The Desert willow is a tree I recall from some of my guys houses (Our offices were out near Sandia Labs and many of the scientists lived nearby. nd some lived up in the hills behind Sandia Mountain. Those trees were neat. I remember their orchid purple flowers.
ossobuco
 
  1  
Reply Sun 16 Jun, 2013 04:31 pm
@farmerman,
I'm a lavender and rosemary nut, which is odd for someone with little/no sense of smell, but I love beauty and I can taste rosemary. I remember the roadside swaths of tuscan rosemary, and other folks' photos of lavender fields in France. I took my own photo once of a field of lavender in front of beeches at the Filoli estate (a pal volunteered there), made a painting of it, another friend in another part of the state bought it. Thinking, I've done at least three lavender paintings over the years. One was too close a riff on something I saw in a magazine, but in its way was generic.

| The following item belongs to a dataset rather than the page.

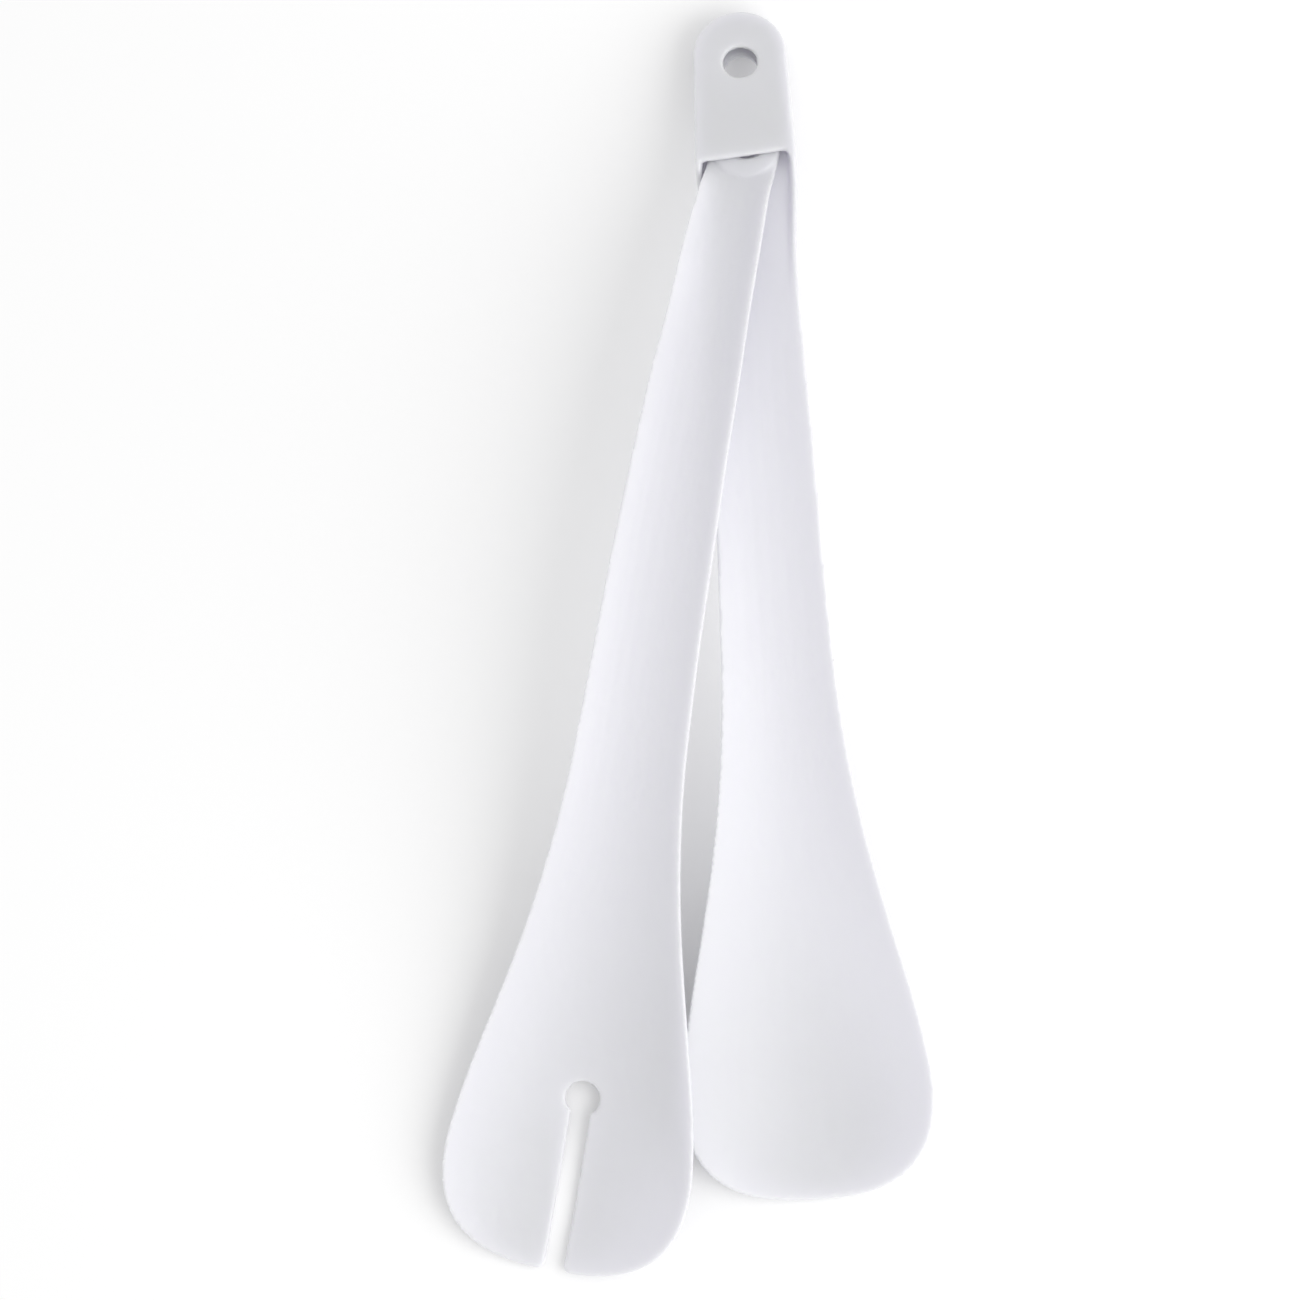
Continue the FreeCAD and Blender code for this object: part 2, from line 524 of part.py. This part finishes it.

On you and lavender, how about some kind of raised bed contraption?
ossobuco
 
  1  
Reply Sun 16 Jun, 2013 04:31 pm
@ossobuco,
Adds, the Chilopsis is still perky in the sink.
farmerman
 
  1  
Reply Sun 16 Jun, 2013 05:08 pm
@ossobuco,
ANYBODY else plant garlic last October?
Im about to harvest mine and the bulbs are huuuge. I guess Ill dry them by hanging in the hayloft on the tobacco lath we inherited with the farm.